━━━━━ Material provided

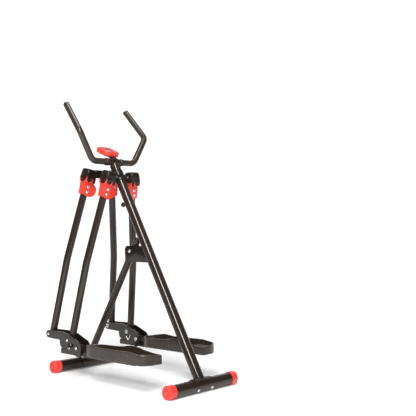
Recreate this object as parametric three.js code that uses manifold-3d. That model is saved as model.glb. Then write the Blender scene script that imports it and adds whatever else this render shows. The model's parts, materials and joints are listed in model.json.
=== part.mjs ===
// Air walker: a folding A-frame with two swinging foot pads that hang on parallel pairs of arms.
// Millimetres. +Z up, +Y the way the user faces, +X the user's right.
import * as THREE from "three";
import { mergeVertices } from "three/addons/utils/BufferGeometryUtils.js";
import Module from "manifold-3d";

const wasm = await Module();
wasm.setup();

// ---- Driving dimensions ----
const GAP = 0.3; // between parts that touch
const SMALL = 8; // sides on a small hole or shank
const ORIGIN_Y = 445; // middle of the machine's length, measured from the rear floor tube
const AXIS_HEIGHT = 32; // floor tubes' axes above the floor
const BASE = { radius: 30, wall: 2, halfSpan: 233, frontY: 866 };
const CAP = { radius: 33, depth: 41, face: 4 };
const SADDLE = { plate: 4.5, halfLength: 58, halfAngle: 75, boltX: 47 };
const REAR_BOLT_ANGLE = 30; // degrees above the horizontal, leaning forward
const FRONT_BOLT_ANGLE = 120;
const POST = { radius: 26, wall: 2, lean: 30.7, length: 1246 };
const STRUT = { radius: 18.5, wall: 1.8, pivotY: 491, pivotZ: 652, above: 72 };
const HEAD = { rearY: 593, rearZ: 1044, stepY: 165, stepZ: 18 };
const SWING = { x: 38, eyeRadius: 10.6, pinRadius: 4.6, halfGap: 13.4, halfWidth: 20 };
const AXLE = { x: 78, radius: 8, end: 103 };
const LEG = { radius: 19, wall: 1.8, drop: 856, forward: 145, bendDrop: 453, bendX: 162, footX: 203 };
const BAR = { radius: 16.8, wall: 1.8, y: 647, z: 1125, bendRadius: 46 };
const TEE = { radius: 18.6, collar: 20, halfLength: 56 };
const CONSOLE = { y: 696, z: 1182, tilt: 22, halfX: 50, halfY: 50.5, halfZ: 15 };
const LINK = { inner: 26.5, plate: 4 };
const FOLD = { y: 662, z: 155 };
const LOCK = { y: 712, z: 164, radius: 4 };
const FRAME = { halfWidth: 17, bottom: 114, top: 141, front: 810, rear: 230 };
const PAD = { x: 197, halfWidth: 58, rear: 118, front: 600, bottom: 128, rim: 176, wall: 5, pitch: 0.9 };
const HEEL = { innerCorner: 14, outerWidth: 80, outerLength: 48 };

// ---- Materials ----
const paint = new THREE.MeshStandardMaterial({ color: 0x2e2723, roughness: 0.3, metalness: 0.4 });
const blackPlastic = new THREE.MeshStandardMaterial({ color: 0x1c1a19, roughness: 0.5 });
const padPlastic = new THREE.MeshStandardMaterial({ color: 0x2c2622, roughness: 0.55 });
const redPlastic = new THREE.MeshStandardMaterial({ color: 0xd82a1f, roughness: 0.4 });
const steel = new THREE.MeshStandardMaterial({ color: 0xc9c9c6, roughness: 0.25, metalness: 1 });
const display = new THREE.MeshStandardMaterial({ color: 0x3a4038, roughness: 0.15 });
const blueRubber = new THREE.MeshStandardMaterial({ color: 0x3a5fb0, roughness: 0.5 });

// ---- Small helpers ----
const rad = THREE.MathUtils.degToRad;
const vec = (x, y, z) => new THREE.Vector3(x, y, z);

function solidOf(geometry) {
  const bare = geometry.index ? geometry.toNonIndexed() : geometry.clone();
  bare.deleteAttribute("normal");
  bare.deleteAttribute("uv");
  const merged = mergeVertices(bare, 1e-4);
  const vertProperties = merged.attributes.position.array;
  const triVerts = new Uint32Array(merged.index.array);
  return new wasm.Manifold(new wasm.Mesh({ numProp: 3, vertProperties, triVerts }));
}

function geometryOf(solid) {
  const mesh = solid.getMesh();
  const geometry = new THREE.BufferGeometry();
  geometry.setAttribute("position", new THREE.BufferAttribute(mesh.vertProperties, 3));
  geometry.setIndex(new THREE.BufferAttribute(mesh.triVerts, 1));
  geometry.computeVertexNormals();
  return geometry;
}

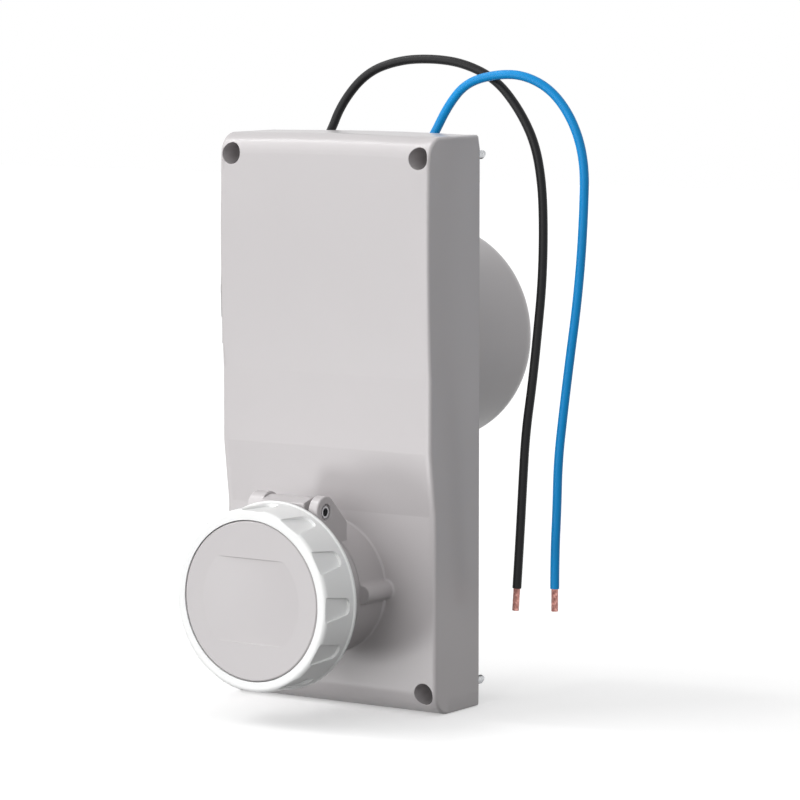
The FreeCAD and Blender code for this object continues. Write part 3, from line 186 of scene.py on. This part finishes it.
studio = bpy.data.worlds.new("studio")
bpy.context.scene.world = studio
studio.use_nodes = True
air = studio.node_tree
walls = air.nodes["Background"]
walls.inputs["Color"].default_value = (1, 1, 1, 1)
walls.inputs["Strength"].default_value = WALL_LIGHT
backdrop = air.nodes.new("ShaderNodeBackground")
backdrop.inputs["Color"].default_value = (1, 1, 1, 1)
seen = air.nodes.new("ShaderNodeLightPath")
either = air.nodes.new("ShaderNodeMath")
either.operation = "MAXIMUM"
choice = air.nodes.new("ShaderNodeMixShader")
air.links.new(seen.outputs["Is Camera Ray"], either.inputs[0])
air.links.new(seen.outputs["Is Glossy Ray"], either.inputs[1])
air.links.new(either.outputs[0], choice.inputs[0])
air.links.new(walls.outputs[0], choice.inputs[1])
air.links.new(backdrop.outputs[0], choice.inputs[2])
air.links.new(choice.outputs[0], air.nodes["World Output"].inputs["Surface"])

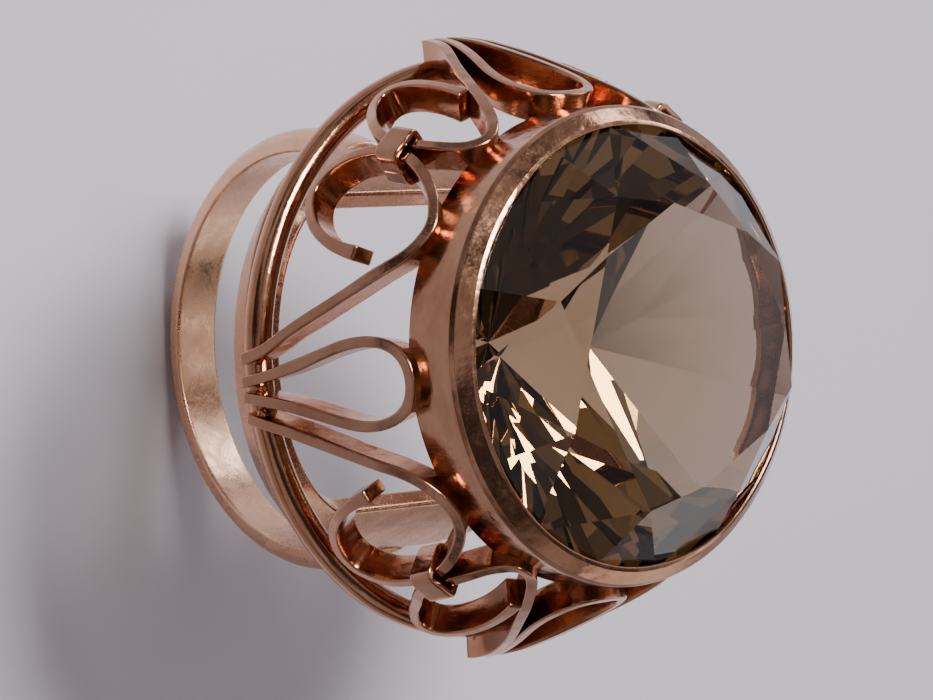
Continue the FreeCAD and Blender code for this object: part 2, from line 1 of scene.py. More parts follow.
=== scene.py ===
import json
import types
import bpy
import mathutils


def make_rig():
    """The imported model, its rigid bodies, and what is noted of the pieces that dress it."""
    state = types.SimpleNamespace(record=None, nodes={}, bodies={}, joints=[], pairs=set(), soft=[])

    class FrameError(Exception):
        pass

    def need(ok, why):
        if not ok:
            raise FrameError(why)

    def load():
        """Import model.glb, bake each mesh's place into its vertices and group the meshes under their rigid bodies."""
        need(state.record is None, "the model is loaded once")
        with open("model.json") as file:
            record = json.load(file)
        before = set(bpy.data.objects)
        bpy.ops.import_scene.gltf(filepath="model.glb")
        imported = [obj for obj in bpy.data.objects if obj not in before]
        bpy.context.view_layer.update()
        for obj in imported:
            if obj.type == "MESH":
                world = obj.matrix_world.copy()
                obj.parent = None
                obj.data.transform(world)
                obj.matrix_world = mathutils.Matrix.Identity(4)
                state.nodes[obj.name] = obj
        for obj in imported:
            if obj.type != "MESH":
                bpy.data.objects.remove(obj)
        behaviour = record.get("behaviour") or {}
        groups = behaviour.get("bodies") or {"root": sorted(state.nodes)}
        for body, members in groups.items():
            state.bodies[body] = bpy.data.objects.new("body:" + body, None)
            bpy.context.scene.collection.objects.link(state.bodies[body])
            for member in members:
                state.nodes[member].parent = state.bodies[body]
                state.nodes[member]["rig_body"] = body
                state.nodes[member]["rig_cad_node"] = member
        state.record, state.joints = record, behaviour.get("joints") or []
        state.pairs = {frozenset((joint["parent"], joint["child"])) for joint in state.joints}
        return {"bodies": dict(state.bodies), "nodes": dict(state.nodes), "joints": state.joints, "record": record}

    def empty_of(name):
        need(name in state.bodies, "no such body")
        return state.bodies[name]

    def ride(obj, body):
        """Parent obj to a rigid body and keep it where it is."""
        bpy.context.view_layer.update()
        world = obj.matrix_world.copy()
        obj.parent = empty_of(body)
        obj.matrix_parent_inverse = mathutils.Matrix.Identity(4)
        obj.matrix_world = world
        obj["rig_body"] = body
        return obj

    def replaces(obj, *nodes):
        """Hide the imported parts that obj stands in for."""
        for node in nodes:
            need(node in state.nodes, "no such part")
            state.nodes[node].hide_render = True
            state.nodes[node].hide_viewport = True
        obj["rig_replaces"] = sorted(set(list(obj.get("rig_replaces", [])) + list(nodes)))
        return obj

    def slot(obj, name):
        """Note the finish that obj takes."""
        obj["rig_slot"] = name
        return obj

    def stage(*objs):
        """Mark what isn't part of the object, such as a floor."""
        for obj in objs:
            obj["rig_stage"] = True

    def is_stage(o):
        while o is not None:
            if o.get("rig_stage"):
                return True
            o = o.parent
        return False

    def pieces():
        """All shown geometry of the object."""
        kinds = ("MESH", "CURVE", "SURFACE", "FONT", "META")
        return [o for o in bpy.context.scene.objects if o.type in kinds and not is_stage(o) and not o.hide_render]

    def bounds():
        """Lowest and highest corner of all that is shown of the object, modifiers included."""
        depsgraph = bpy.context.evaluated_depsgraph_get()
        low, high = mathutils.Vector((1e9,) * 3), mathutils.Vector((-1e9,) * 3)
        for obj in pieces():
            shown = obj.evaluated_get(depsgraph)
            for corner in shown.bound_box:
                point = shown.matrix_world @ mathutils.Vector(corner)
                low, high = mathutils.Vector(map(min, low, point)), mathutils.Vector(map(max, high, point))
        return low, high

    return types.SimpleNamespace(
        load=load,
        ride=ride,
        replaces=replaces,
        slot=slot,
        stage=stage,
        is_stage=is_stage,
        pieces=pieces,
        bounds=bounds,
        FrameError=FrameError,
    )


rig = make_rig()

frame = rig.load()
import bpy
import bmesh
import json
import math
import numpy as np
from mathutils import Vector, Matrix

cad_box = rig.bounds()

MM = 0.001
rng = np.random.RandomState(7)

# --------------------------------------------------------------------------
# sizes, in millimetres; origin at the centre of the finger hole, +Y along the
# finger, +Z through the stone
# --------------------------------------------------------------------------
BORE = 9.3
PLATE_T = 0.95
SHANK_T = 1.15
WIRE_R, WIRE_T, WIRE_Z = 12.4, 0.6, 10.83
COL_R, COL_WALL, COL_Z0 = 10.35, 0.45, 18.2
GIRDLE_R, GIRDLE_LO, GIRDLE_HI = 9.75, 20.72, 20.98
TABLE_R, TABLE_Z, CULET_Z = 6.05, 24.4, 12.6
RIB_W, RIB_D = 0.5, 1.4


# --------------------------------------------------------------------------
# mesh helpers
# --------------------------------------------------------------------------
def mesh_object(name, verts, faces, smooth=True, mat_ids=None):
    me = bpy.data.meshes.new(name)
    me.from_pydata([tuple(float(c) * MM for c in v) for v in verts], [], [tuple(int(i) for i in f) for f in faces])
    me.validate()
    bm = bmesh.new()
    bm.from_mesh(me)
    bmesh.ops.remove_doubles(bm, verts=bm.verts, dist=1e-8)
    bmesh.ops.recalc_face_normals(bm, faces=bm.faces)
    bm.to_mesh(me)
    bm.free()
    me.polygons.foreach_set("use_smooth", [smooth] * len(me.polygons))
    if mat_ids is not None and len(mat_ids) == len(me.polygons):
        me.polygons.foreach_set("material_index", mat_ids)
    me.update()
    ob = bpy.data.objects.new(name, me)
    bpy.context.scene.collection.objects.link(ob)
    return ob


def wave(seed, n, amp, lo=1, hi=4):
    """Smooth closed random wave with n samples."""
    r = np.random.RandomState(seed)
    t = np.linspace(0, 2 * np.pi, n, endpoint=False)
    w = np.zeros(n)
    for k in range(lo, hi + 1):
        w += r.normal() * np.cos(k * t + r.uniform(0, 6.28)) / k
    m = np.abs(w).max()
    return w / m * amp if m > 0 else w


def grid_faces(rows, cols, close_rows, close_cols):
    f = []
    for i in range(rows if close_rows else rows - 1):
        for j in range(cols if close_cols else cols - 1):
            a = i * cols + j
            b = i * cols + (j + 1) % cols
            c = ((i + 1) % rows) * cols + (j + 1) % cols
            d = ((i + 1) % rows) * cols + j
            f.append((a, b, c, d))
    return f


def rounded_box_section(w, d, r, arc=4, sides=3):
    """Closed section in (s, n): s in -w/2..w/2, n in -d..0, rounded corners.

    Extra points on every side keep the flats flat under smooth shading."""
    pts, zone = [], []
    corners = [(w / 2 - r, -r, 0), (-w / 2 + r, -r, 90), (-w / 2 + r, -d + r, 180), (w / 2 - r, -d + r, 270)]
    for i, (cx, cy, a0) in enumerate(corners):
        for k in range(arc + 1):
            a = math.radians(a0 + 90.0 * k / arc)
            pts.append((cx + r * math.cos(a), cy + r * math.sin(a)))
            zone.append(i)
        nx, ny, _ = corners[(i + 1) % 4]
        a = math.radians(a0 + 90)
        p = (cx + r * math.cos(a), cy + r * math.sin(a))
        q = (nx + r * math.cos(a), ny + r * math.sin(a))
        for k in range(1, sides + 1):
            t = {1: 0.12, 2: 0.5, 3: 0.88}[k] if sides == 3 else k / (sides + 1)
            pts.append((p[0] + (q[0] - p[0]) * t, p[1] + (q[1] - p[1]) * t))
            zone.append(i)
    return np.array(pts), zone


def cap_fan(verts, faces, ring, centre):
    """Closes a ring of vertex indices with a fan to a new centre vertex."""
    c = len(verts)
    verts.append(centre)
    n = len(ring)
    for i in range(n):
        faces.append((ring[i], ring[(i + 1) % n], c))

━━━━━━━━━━
━━━━━ Material provided

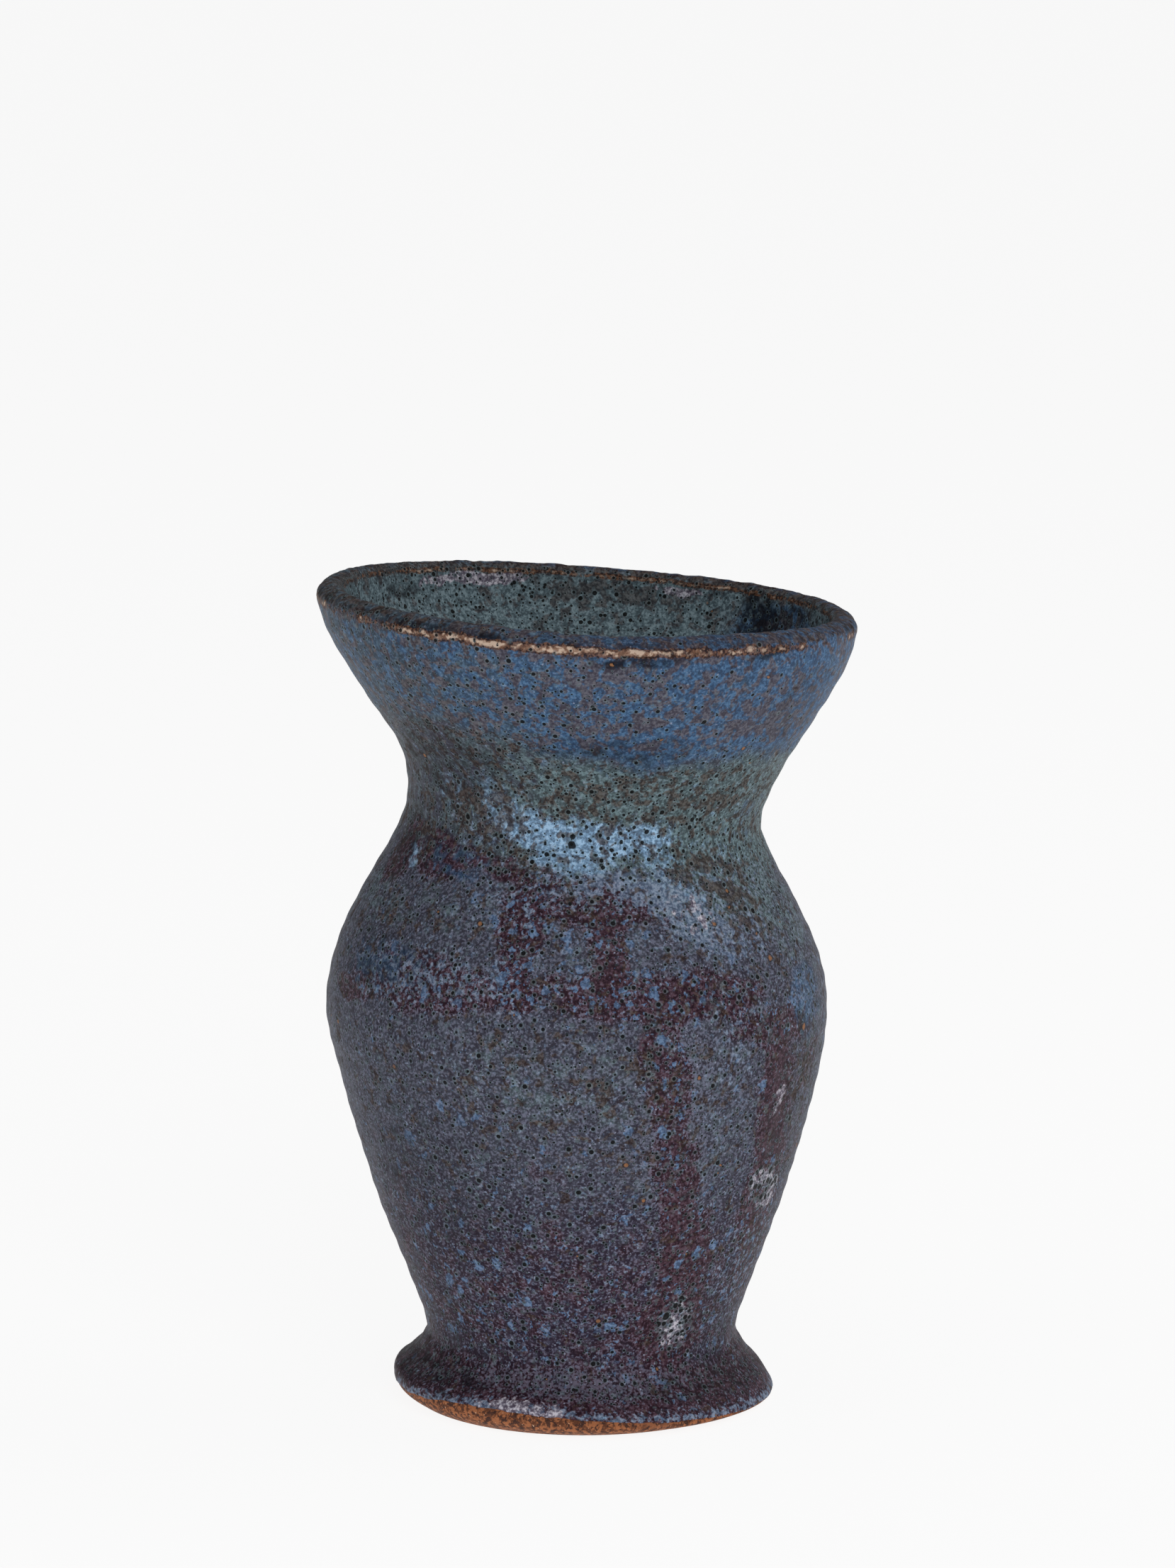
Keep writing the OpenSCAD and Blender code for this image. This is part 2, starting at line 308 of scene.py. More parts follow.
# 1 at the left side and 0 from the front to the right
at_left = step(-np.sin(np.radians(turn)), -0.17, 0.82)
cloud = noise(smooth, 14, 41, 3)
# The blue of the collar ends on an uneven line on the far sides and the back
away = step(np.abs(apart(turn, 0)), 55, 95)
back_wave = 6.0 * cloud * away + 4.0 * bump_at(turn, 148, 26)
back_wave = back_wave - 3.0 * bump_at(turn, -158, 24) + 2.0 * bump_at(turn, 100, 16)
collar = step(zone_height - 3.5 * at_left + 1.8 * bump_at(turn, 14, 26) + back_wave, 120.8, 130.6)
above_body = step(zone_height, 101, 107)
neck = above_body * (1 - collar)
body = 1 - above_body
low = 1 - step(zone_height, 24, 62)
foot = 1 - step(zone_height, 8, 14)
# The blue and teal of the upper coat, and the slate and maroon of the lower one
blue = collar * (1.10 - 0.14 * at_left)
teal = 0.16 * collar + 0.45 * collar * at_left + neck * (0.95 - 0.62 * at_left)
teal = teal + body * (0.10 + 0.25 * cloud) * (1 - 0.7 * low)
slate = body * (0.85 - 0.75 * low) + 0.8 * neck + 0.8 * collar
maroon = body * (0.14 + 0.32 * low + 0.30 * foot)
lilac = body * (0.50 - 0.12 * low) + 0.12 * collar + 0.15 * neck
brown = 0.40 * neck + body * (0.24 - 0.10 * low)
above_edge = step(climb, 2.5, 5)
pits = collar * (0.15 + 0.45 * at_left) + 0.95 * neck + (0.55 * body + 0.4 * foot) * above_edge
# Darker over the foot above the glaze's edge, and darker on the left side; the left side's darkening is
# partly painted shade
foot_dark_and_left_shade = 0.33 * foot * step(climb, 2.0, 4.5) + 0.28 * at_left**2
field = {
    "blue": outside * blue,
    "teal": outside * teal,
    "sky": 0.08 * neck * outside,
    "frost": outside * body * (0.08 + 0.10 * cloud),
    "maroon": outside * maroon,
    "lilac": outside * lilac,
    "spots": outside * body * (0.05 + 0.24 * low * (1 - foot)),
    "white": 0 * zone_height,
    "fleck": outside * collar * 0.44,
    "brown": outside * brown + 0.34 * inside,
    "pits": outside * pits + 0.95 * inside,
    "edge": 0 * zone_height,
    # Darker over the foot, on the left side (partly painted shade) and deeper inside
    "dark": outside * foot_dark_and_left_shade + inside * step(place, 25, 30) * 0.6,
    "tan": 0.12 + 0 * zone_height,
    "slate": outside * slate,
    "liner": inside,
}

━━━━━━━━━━

■ **What you need to do**
Of the lines above, extract only those from the line with "Recreate this object" to the line with "wasm.setup();", both included, exactly as written.

■ **Exercise result**
Recreate this object as parametric three.js code that uses manifold-3d. That model is saved as model.glb. Then write the Blender scene script that imports it and adds whatever else this render shows. The model's parts, materials and joints are listed in model.json.
=== part.mjs ===
// Air walker: a folding A-frame with two swinging foot pads that hang on parallel pairs of arms.
// Millimetres. +Z up, +Y the way the user faces, +X the user's right.
import * as THREE from "three";
import { mergeVertices } from "three/addons/utils/BufferGeometryUtils.js";
import Module from "manifold-3d";

const wasm = await Module();
wasm.setup();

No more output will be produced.